Begin Data supplied

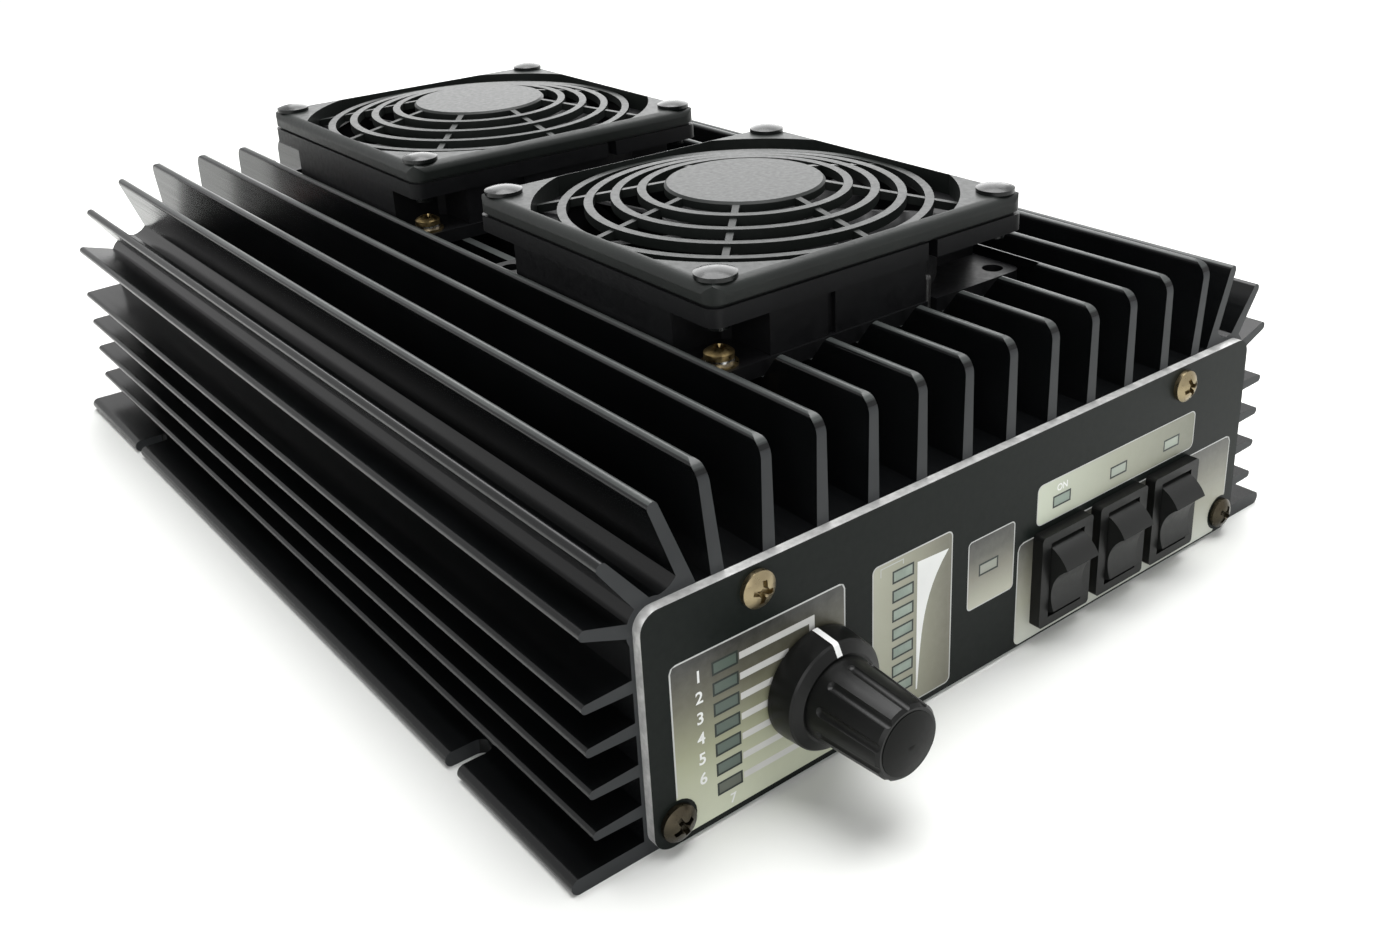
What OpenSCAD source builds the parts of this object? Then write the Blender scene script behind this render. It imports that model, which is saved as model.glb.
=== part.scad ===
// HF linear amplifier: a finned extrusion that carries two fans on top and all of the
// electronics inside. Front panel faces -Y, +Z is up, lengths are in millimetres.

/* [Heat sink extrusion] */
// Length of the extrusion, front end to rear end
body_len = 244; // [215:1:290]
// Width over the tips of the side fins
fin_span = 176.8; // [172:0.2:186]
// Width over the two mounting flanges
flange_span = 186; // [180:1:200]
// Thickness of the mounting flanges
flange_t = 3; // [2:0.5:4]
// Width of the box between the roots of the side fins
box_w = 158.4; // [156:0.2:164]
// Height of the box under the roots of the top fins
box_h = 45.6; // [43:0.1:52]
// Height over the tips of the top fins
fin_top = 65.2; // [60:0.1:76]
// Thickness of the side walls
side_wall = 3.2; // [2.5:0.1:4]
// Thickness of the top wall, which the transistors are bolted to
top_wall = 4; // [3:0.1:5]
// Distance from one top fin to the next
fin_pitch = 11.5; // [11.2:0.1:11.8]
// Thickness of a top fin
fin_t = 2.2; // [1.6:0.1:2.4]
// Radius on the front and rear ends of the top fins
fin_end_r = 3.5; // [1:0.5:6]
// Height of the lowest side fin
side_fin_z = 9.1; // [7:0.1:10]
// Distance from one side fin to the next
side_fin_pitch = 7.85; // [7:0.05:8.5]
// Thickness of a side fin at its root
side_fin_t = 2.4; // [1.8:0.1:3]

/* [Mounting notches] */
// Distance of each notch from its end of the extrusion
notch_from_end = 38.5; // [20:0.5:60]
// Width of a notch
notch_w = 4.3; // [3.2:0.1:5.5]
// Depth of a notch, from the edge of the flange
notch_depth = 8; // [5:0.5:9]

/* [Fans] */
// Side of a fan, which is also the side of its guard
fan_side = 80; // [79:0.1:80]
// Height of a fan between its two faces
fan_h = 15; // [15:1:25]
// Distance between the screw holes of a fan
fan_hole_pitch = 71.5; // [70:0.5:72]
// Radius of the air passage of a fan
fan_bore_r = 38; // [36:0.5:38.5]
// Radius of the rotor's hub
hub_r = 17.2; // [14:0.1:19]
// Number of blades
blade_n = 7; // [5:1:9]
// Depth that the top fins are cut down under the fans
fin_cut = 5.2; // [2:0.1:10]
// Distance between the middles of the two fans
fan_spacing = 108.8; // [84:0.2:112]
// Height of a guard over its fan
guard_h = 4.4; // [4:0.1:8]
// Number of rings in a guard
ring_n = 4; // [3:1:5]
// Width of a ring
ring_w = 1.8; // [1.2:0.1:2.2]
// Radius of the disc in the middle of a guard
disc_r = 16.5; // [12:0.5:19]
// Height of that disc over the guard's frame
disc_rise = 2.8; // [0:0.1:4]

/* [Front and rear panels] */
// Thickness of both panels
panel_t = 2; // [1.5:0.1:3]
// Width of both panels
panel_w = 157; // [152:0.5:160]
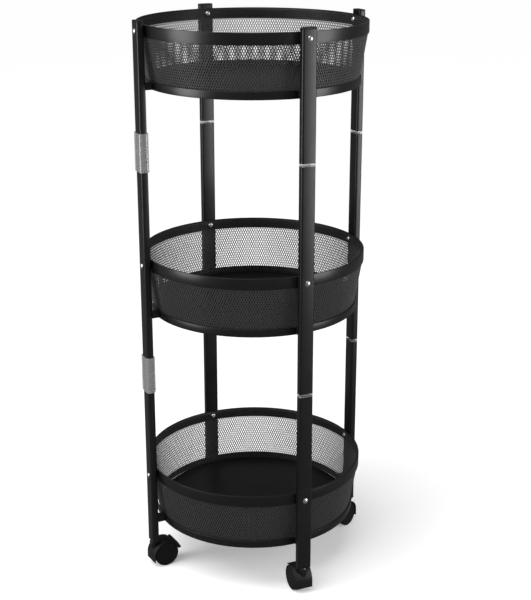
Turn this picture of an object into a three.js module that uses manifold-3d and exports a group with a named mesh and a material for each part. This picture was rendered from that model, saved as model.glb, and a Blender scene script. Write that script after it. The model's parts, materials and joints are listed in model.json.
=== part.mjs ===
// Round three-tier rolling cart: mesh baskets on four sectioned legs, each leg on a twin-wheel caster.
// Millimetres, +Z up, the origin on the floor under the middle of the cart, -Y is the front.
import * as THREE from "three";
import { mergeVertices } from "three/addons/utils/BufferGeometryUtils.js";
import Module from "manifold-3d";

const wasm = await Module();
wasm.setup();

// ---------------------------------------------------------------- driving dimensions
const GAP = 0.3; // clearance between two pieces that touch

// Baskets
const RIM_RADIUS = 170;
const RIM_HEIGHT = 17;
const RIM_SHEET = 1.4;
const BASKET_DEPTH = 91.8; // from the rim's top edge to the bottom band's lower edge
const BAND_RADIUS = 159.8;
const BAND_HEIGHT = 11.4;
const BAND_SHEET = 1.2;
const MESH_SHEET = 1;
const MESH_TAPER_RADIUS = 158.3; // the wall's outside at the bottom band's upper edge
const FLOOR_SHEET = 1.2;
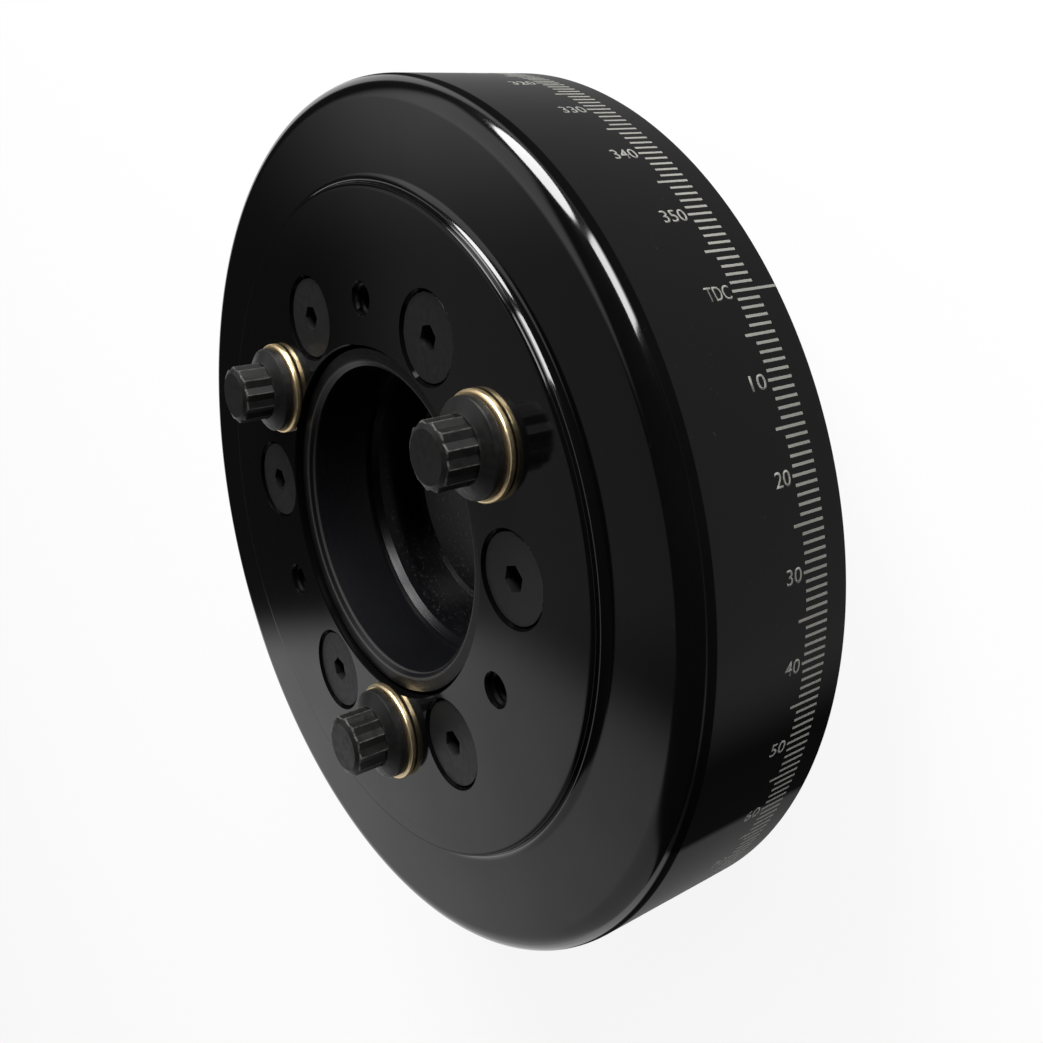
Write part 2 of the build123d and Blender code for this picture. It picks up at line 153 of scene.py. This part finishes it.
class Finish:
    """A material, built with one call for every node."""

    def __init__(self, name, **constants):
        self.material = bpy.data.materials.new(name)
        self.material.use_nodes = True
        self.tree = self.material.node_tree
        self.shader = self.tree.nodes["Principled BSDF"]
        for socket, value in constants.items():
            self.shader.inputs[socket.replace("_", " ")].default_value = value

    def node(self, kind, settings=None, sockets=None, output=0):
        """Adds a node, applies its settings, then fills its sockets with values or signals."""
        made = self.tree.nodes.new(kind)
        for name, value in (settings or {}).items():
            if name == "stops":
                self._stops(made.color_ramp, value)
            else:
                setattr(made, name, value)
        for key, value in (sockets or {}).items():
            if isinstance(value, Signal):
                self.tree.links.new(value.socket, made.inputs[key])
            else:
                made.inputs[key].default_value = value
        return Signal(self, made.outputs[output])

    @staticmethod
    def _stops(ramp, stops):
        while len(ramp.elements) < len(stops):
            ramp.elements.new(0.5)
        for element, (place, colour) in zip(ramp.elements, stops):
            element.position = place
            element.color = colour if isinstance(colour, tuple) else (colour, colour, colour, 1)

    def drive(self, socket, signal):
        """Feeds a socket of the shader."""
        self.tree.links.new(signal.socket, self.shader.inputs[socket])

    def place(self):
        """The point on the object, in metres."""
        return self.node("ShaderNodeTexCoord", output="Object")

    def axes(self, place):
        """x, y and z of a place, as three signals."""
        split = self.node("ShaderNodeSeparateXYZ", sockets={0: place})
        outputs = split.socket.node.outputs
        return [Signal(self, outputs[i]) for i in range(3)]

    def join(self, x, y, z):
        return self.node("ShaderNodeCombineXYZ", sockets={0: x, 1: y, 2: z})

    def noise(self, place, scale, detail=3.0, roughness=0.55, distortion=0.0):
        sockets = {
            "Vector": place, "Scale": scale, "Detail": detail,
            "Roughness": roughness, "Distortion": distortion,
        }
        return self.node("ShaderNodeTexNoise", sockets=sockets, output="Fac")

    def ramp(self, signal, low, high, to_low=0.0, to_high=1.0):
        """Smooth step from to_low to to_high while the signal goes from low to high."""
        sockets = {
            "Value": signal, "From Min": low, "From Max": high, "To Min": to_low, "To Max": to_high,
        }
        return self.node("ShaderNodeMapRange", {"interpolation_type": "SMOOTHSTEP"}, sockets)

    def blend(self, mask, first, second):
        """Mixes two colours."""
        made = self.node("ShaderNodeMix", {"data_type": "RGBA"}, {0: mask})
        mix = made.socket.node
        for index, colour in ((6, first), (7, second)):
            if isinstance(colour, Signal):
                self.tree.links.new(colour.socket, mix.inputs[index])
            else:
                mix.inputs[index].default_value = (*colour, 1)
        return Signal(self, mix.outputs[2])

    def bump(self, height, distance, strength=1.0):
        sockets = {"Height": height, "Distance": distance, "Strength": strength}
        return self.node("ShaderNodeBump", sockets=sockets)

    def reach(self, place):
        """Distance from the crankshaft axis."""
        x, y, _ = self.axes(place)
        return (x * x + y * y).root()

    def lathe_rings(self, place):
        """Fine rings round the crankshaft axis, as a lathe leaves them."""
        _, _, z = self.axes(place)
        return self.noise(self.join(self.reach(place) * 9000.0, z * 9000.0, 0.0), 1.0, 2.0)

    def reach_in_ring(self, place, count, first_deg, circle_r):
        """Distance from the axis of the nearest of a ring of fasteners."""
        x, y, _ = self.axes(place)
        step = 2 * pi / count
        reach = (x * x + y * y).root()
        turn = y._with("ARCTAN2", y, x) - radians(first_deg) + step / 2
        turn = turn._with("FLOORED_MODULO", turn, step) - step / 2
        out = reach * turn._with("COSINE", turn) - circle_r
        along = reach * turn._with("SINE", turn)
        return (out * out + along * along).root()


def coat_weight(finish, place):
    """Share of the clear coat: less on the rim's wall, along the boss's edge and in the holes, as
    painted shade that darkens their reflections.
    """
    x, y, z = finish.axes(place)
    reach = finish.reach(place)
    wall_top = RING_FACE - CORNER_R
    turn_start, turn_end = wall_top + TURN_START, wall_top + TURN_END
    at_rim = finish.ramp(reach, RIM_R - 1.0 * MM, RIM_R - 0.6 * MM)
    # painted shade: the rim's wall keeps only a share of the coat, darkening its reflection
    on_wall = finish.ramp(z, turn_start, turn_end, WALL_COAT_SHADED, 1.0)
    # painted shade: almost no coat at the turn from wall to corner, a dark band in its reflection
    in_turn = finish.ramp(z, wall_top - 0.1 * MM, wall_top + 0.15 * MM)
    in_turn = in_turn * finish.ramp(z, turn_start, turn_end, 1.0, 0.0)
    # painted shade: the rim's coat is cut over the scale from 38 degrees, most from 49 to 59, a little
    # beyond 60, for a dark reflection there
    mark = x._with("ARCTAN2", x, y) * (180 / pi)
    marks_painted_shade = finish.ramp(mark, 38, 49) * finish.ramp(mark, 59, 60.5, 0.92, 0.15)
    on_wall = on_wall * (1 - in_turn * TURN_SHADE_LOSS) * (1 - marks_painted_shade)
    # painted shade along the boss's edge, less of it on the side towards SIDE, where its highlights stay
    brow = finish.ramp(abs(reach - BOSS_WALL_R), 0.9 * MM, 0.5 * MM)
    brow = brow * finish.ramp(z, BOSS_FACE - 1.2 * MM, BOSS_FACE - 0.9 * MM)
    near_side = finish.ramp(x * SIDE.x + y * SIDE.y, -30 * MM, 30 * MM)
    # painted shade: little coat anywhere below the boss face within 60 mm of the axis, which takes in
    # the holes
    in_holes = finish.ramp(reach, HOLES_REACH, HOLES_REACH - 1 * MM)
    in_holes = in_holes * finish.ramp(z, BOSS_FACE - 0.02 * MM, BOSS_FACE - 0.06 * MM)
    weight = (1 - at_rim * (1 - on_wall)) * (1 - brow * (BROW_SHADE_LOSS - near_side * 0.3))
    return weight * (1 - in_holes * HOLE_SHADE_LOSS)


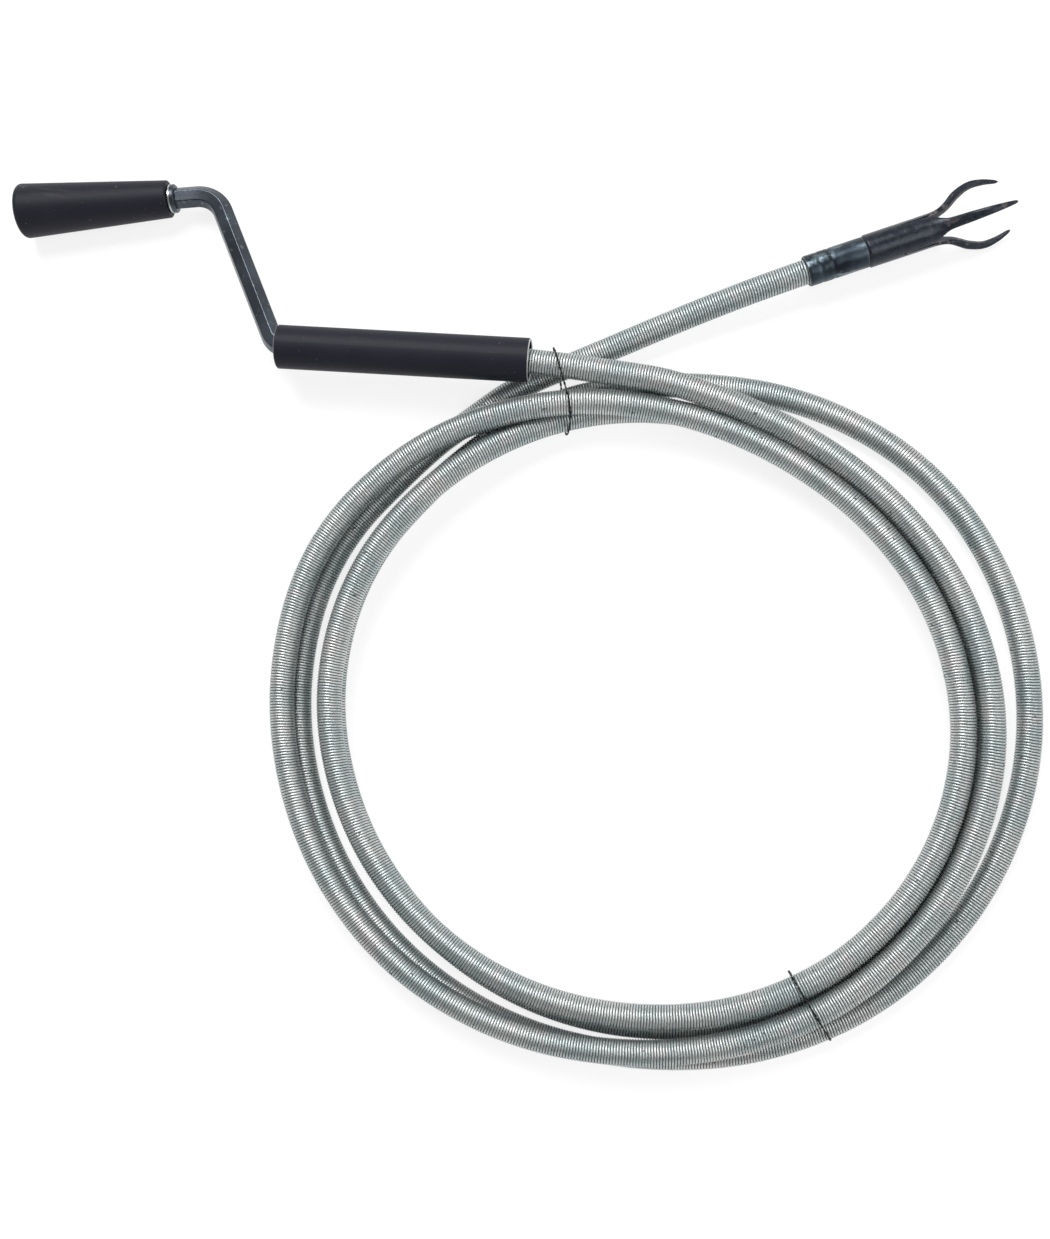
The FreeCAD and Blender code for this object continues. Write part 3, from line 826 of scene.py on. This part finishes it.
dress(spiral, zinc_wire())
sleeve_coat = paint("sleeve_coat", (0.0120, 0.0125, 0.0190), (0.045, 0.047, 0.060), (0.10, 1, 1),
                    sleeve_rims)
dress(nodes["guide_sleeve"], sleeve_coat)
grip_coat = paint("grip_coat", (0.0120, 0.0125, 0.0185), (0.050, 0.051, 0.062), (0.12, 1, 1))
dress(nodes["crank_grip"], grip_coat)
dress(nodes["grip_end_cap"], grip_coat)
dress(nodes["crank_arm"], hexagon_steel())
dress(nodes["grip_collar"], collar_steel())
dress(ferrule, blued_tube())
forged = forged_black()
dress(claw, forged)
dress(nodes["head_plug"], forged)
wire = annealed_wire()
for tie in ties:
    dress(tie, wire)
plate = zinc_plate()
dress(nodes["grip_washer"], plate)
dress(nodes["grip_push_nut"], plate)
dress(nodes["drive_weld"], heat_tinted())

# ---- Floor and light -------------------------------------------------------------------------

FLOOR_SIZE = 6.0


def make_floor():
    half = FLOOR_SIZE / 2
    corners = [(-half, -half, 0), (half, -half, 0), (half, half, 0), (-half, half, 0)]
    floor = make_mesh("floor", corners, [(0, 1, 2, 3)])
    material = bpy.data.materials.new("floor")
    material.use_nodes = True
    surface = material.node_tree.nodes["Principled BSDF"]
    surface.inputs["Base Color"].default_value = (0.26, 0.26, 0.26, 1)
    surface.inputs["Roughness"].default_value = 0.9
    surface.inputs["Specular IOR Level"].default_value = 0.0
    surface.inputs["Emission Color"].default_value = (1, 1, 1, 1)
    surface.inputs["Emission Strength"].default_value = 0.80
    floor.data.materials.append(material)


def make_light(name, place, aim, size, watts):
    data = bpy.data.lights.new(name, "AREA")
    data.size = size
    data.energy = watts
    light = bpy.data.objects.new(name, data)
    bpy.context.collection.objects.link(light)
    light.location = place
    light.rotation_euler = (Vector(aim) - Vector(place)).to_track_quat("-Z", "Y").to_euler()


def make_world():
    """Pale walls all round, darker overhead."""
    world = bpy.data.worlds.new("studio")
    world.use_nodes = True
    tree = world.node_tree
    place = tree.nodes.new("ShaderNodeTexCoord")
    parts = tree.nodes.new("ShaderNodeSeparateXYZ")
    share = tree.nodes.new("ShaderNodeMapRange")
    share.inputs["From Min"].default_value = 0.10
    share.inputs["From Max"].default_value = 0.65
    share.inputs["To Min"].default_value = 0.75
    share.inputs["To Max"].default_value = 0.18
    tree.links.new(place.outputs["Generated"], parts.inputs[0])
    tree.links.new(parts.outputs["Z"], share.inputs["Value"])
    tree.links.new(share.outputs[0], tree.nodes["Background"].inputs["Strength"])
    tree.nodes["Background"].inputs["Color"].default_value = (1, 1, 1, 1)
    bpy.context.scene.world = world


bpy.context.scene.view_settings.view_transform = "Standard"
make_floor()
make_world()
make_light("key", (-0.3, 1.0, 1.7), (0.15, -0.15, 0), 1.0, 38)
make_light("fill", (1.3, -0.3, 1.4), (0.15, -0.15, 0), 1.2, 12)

End Data supplied

What is being asked ▸ Return from the data every line that holds "finishes".

Solution for this problem ▸
Write part 2 of the build123d and Blender code for this picture. It picks up at line 153 of scene.py. This part finishes it.
The FreeCAD and Blender code for this object continues. Write part 3, from line 826 of scene.py on. This part finishes it.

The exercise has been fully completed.